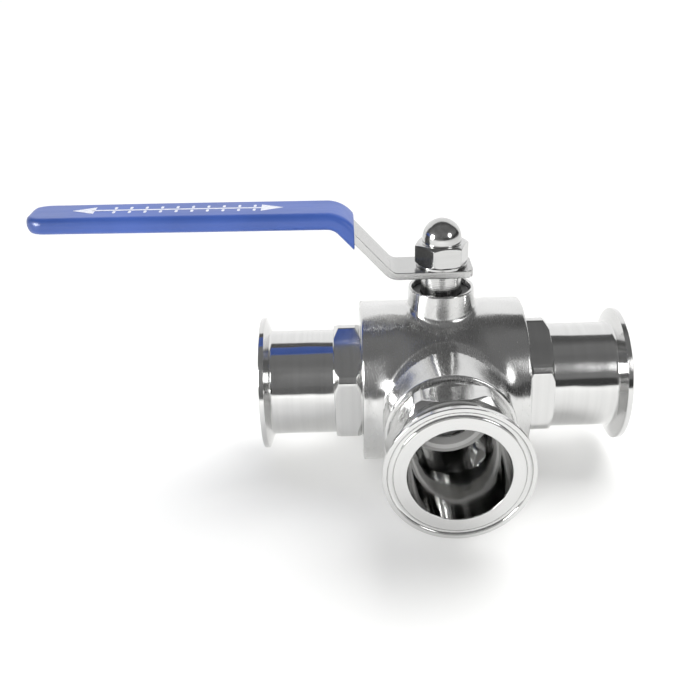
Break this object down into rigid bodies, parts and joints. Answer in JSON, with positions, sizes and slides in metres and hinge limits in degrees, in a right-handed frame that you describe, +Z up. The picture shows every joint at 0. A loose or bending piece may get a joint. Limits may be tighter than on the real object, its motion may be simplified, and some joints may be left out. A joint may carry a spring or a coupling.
{
  "type": "three way ball valve",
  "caption": "Hygienic T-port three way ball valve in polished stainless steel with clamp ferrule ends and a bent bar lever in a blue vinyl grip.",
  "frame": {"origin": "Under the middle of the whole valve's box, at the level that the barrel stands on, with the lever pointing to -X.", "axes": "+X along the straight run from the left clamp face to the right one, -Y out of the branch, +Z up the stem."},
  "size_m": [0.274, 0.1256, 0.1299],
  "materials": {
    "polished_steel": "polished",
    "machined_steel": "satin",
    "bar_steel": "satin",
    "white_seat": "satin",
    "dark_rubber": "matte",
    "blue_vinyl": "satin"
  },
  "bodies": {
    "housing": {"valve_body": "polished_steel", "left_end_connector": "polished_steel", "right_end_connector": "polished_steel", "branch_end_connector": "polished_steel", "left_seat_ring": "white_seat", "right_seat_ring": "white_seat", "branch_seat_ring": "white_seat", "left_body_seal": "dark_rubber", "right_body_seal": "dark_rubber", "branch_body_seal": "dark_rubber", "thrust_washer": "white_seat", "lower_packing_ring": "white_seat", "middle_packing_ring": "white_seat", "upper_packing_ring": "white_seat", "gland_ring": "machined_steel", "gland_nut": "machined_steel"},
    "ball_and_lever": {"ball": "polished_steel", "stem": "machined_steel", "stem_seal_ring": "dark_rubber", "lever_plate": "bar_steel", "lever_sleeve": "blue_vinyl", "lock_washer": "machined_steel", "dome_nut": "polished_steel"}
  },
  "joints": [
    {"name": "lever_turn", "type": "hinge", "parent": "housing", "child": "ball_and_lever", "pos_m": [0.05035, 0.02378, 0.03905], "axis": [0, 0, 1], "continuous": true}
  ]
}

________________________

● **WHAT IS EXPECTED**:
Copy out the whole listing exactly; please set it all down.

● **CORRECT OUTPUT**:
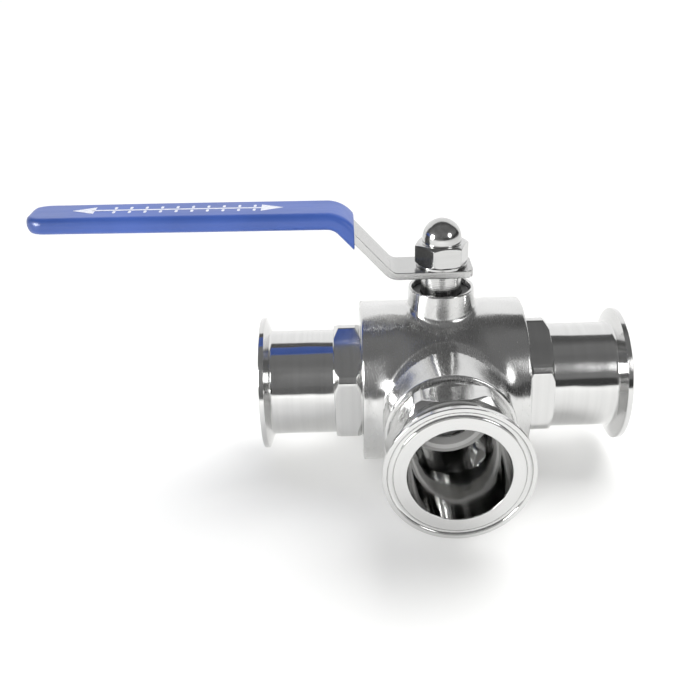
Break this object down into rigid bodies, parts and joints. Answer in JSON, with positions, sizes and slides in metres and hinge limits in degrees, in a right-handed frame that you describe, +Z up. The picture shows every joint at 0. A loose or bending piece may get a joint. Limits may be tighter than on the real object, its motion may be simplified, and some joints may be left out. A joint may carry a spring or a coupling.
{
  "type": "three way ball valve",
  "caption": "Hygienic T-port three way ball valve in polished stainless steel with clamp ferrule ends and a bent bar lever in a blue vinyl grip.",
  "frame": {"origin": "Under the middle of the whole valve's box, at the level that the barrel stands on, with the lever pointing to -X.", "axes": "+X along the straight run from the left clamp face to the right one, -Y out of the branch, +Z up the stem."},
  "size_m": [0.274, 0.1256, 0.1299],
  "materials": {
    "polished_steel": "polished",
    "machined_steel": "satin",
    "bar_steel": "satin",
    "white_seat": "satin",
    "dark_rubber": "matte",
    "blue_vinyl": "satin"
  },
  "bodies": {
    "housing": {"valve_body": "polished_steel", "left_end_connector": "polished_steel", "right_end_connector": "polished_steel", "branch_end_connector": "polished_steel", "left_seat_ring": "white_seat", "right_seat_ring": "white_seat", "branch_seat_ring": "white_seat", "left_body_seal": "dark_rubber", "right_body_seal": "dark_rubber", "branch_body_seal": "dark_rubber", "thrust_washer": "white_seat", "lower_packing_ring": "white_seat", "middle_packing_ring": "white_seat", "upper_packing_ring": "white_seat", "gland_ring": "machined_steel", "gland_nut": "machined_steel"},
    "ball_and_lever": {"ball": "polished_steel", "stem": "machined_steel", "stem_seal_ring": "dark_rubber", "lever_plate": "bar_steel", "lever_sleeve": "blue_vinyl", "lock_washer": "machined_steel", "dome_nut": "polished_steel"}
  },
  "joints": [
    {"name": "lever_turn", "type": "hinge", "parent": "housing", "child": "ball_and_lever", "pos_m": [0.05035, 0.02378, 0.03905], "axis": [0, 0, 1], "continuous": true}
  ]
}